Fortunately for Arguelles, he died in 2011 before his prophecy could be debunked, pulled apart and discredited on December 21, 2012. He would have endured the same “perp walk” that Rapture prophet Harold Camping had to endure.
The other giant of the propagation of the Mayan Prophecy was also not an expert on Mayan culture. Terrence McKenna devised his 2012 theories through the use of hallucinogenics (mushrooms) and throwing the I-Ching. That’s right. According to Nowick Gray,
“The theory of Timewave Zero was revealed to Terence by an alien intelligence following a bizarre, quasi-psychedelic experiment conducted in the Amazon jungle in Colombia in 1971.”[1]

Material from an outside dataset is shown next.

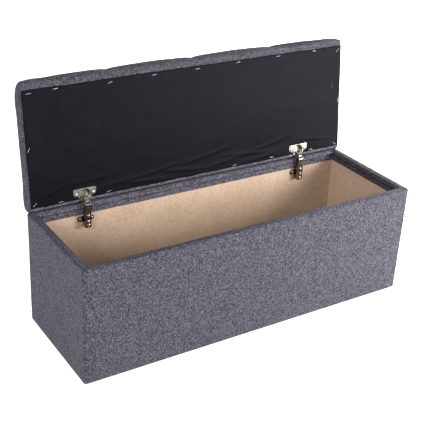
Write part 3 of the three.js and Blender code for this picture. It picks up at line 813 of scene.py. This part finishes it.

McKenna’s notion (which he predictably promulgated as fact) was that somehow, December 21, 2012 was an attractor or an end-point of time – a singularity that time rushed towards. McKenna used and manipulated all sorts of mathematical sequence to prove it, yet ultimately honed in on the Mayan 2012 thing.
So there you have it. The Mayan 2012 phenomenon was begun decades ago by dilettante hippies who probably took too many drugs. The amazing thing is that on the scantiest of evidence, people around the world are gripped in fear and irrationality, contemplating suicide, building escape boats or burning through their life savings. The Mayan Prophecy and soon to be BUST will hopefully make believers a little more suspicious of New Age religion and the high-minded myths promulgated as truths.
Note
{1] Nowick Gray, Timewave Zero, http://alternativeculture.com/spirit/timewave.htm
05/11/2012 – Flash: Oldest Known Mayan Calendar Found
And guess what? The astronomical tables found in a remote Guatemala dig at the largest-known Classic Mayan site, Xultún, are 500 years older than those preserved in the Maya codices, and they do not reference any End Times scenarios.
According to the CNN feed,
Contrary to popular myth, Mayan experts have known for a long time that this calendar is not a countdown to the end of the world on December 2012, the study researchers said in a press conference to reporters.
The Mayan used a series of cycles to track time in which there were 13 baktuns each representing a 400-year chunk.
Researchers of the study say rumors surrounding a projected apocalypse on Dec. 21, 2012, is a misconception. It is just the benchmark when a cycle of 13 baktuns will be complete and a new cycle begins.
“There was a lot more to the Mayan calendar than just 13 baktuns,” said archaeologist David Stuart of the University of Texas, who worked to decipher the hieroglyphics found on the walls of a house, dating back to the early part of the 9th century (813 A.D.-814 A.D.).
“The Mayan calendar is going to keep going for billions, trillions, octillions of years into the future,” added Stuart.
Can it be true? We shall still wait with bated breath on the December 21, 2012 New Age End Times Mayan Prophecy, but trust me on this. Barbara Hand Clow and her cottage industry of Mayanist Prophets will have to look for another story to exploit their gullible reading audience.